## RECORDED INFORMATION
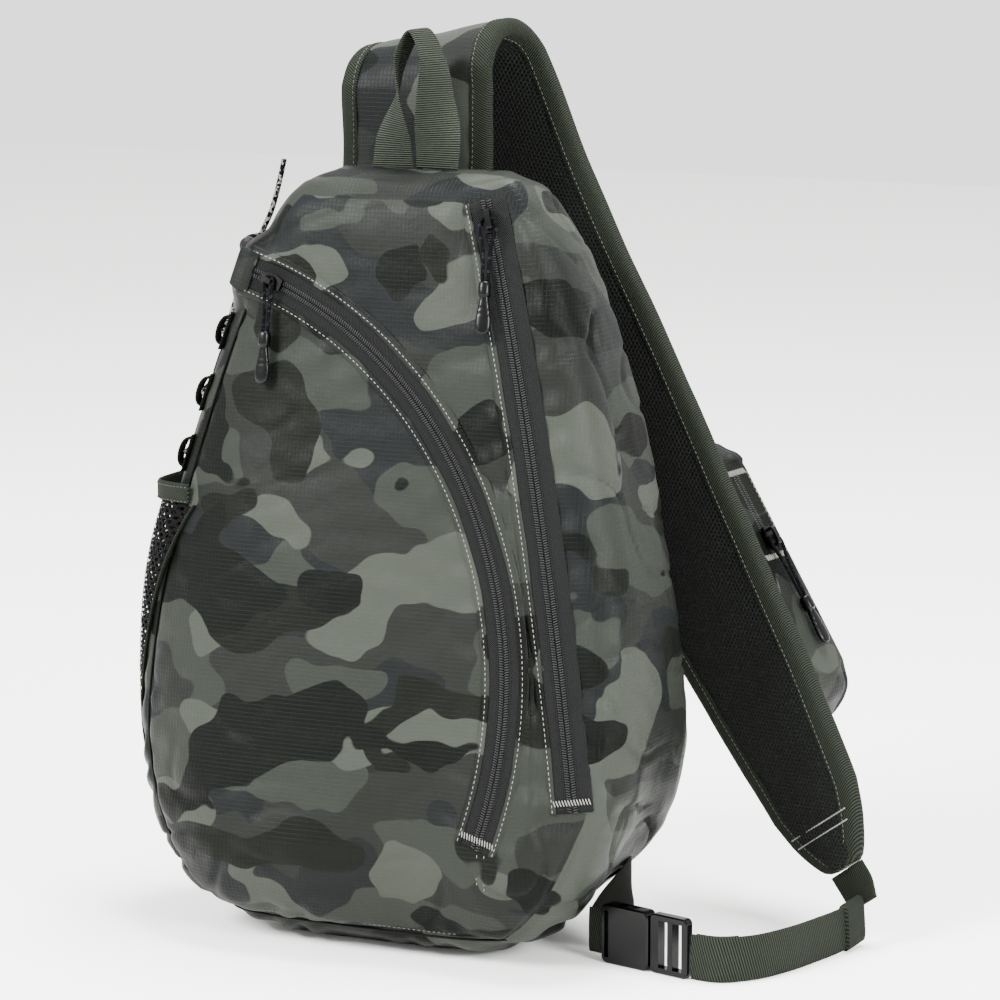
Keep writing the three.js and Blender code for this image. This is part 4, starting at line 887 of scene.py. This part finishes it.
side_seam("seam_back_left", -1)
side_seam("seam_back_right", 1)
# Dark cord of painted shadow round the base seam, 40 mm up.
turn = np.linspace(0, 2 * np.pi, 361)
half, front, back = section(np.full(361, 40.0))
ring_x = half * np.sign(np.cos(turn)) * np.abs(np.cos(turn)) ** (2 / CORNER)
ring_y = (front + back) / 2 + (back - front) / 2 * np.sign(np.sin(turn)) * np.abs(np.sin(turn)) ** (2 / CORNER)
keep = (ring_y > -70) & (np.abs(ring_x) > 100) | (ring_y > 0)
order = np.argsort(np.mod(turn[keep] + np.pi / 2, 2 * np.pi))
ring = np.stack([ring_x[keep], ring_y[keep], np.full(keep.sum(), 40.0)], -1)[order]
ring = ring * np.array([0.994, 0.988, 1.0])
placed(tube("seam_base_ring", ring[1:-1], 0.8, painted_seam_shadow, sides=8), "body", slot="dark_fabric")


def bar_stitch(name, line, index, reach, body="body"):
    """Dense zigzag of thread across the end of a zip."""
    at, go, side, out = (v[index] for v in line)
    k = np.linspace(-1, 1, 13)[:, None]
    centre = at + k * reach * side + 0.9 * out
    slant = unit(go + 0.3 * side)
    piece = grains(name, centre, slant, np.cross(out, slant), out, 3.6, 0.7, 0.5, white_thread)
    placed(piece, body, slot="zip_tape")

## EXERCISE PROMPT
Extract every line above exactly as it stands.

## SOLUTION
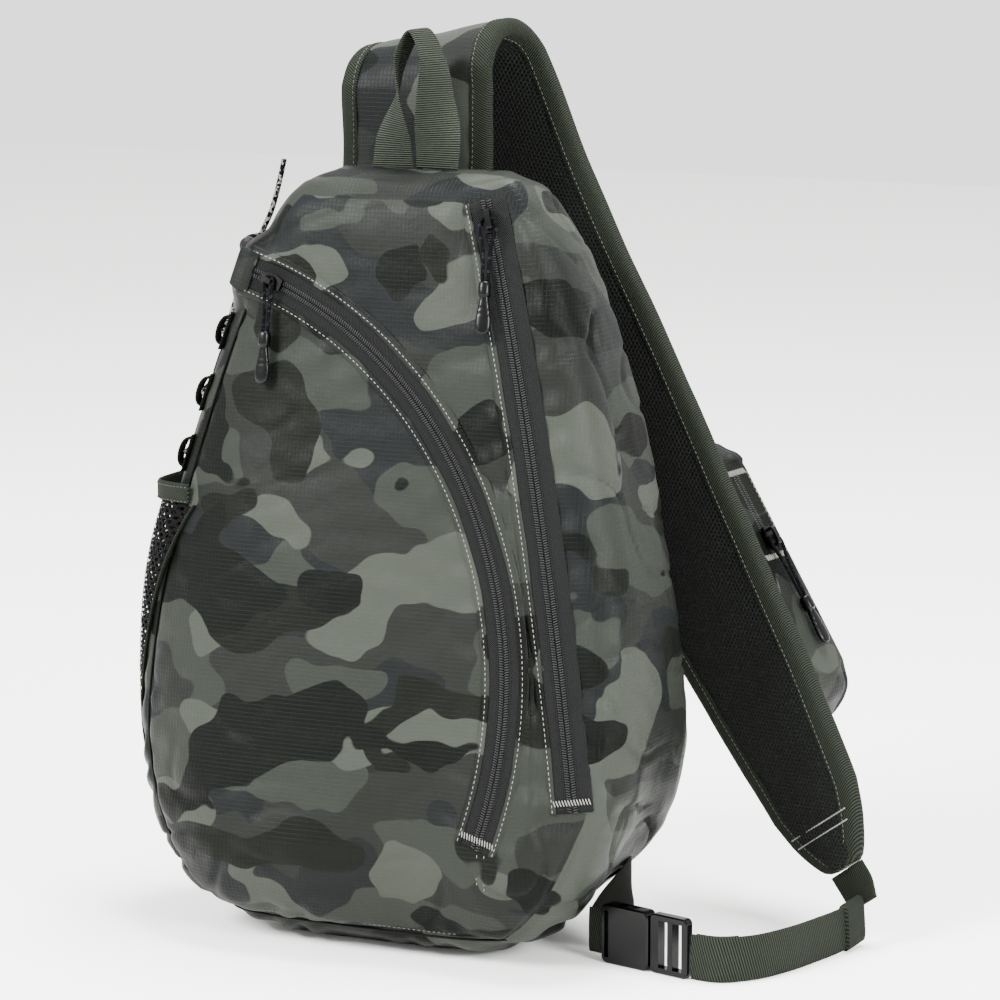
Keep writing the three.js and Blender code for this image. This is part 4, starting at line 887 of scene.py. This part finishes it.
side_seam("seam_back_left", -1)
side_seam("seam_back_right", 1)
# Dark cord of painted shadow round the base seam, 40 mm up.
turn = np.linspace(0, 2 * np.pi, 361)
half, front, back = section(np.full(361, 40.0))
ring_x = half * np.sign(np.cos(turn)) * np.abs(np.cos(turn)) ** (2 / CORNER)
ring_y = (front + back) / 2 + (back - front) / 2 * np.sign(np.sin(turn)) * np.abs(np.sin(turn)) ** (2 / CORNER)
keep = (ring_y > -70) & (np.abs(ring_x) > 100) | (ring_y > 0)
order = np.argsort(np.mod(turn[keep] + np.pi / 2, 2 * np.pi))
ring = np.stack([ring_x[keep], ring_y[keep], np.full(keep.sum(), 40.0)], -1)[order]
ring = ring * np.array([0.994, 0.988, 1.0])
placed(tube("seam_base_ring", ring[1:-1], 0.8, painted_seam_shadow, sides=8), "body", slot="dark_fabric")


def bar_stitch(name, line, index, reach, body="body"):
    """Dense zigzag of thread across the end of a zip."""
    at, go, side, out = (v[index] for v in line)
    k = np.linspace(-1, 1, 13)[:, None]
    centre = at + k * reach * side + 0.9 * out
    slant = unit(go + 0.3 * side)
    piece = grains(name, centre, slant, np.cross(out, slant), out, 3.6, 0.7, 0.5, white_thread)
    placed(piece, body, slot="zip_tape")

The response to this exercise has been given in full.